SHORT EXERCISE: Please repeat the records below exactly, from the first line through the line containing "WORLD_ABOVE = 0.15", and nothing more.

SUPPLIED INFORMATION:
==================================================

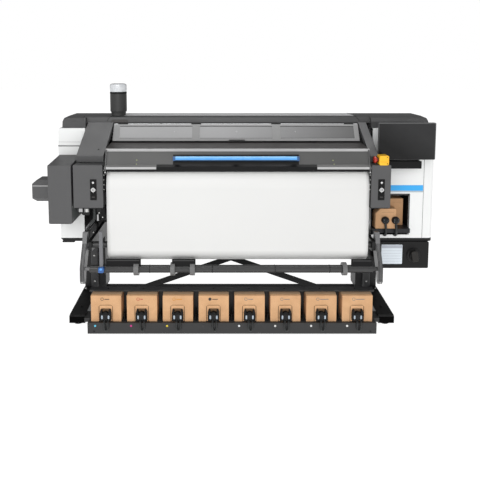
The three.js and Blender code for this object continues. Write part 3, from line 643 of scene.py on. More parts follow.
WORLD_FRONT = 0.50  # how bright the studio is on the person's side
WORLD_BACK = 0.20  # behind the machine
WORLD_ABOVE = 0.15  # and overhead, on top of either


def studio():
    """A soft front light, a strip overhead that only shows in reflections, and a plain fill behind."""
    world = bpy.data.worlds.new("studio")
    bpy.context.scene.world = world
    world.use_nodes = True
    tree = world.node_tree
    back = tree.nodes["Background"]
    where = tree.nodes.new("ShaderNodeTexCoord")
    split = tree.nodes.new("ShaderNodeSeparateXYZ")
    tree.links.new(where.outputs["Generated"], split.inputs[0])
    level = ramp(tree, split.outputs["Y"], -0.5, 0.4, WORLD_FRONT, WORLD_BACK)
    above = ramp(tree, split.outputs["Z"], 0.35, 0.9, 0.0, WORLD_ABOVE)
    total = maths(tree, "ADD", level, above)
    seen = tree.nodes.new("ShaderNodeLightPath")
    colour = mixed(tree, seen.outputs["Is Camera Ray"], (0, 0, 0), (1, 1, 1))
    tree.links.new(total, colour.node.inputs[6])
    tree.links.new(colour, back.inputs["Color"])
    area_light("key", (-0.7, -4.4, 2.5), (0, 0, 0.75), (3.6, 2.0), 85)
    area_light("overhead_strip", (0, -0.3, 3.9), (0, -0.1, 0), (4.0, 1.2), 75, diffuse=False)
    area_light("rear_fill", (0.3, 4.4, 2.2), (0, 0, 0.8), (3.2, 1.8), 42, glossy=False)
    bpy.context.scene.view_settings.view_transform = "Standard"


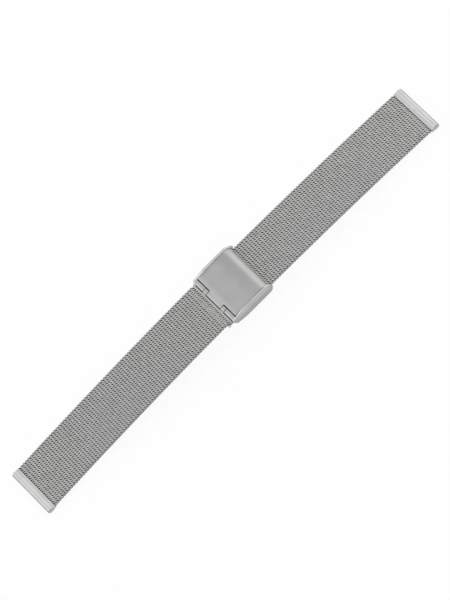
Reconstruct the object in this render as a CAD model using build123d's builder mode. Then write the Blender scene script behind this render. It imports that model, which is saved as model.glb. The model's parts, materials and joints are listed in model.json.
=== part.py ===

==================================================

SOLUTION TO THIS TASK:
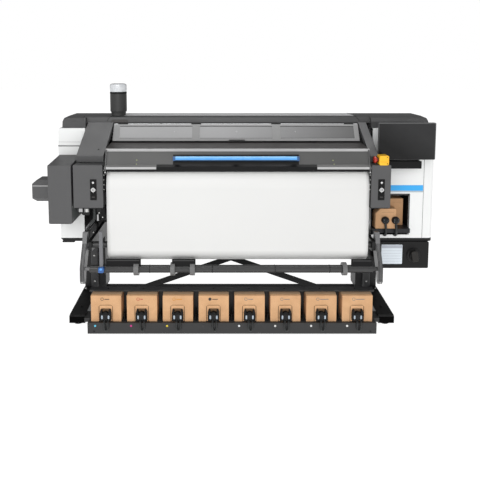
The three.js and Blender code for this object continues. Write part 3, from line 643 of scene.py on. More parts follow.
WORLD_FRONT = 0.50  # how bright the studio is on the person's side
WORLD_BACK = 0.20  # behind the machine
WORLD_ABOVE = 0.15  # and overhead, on top of either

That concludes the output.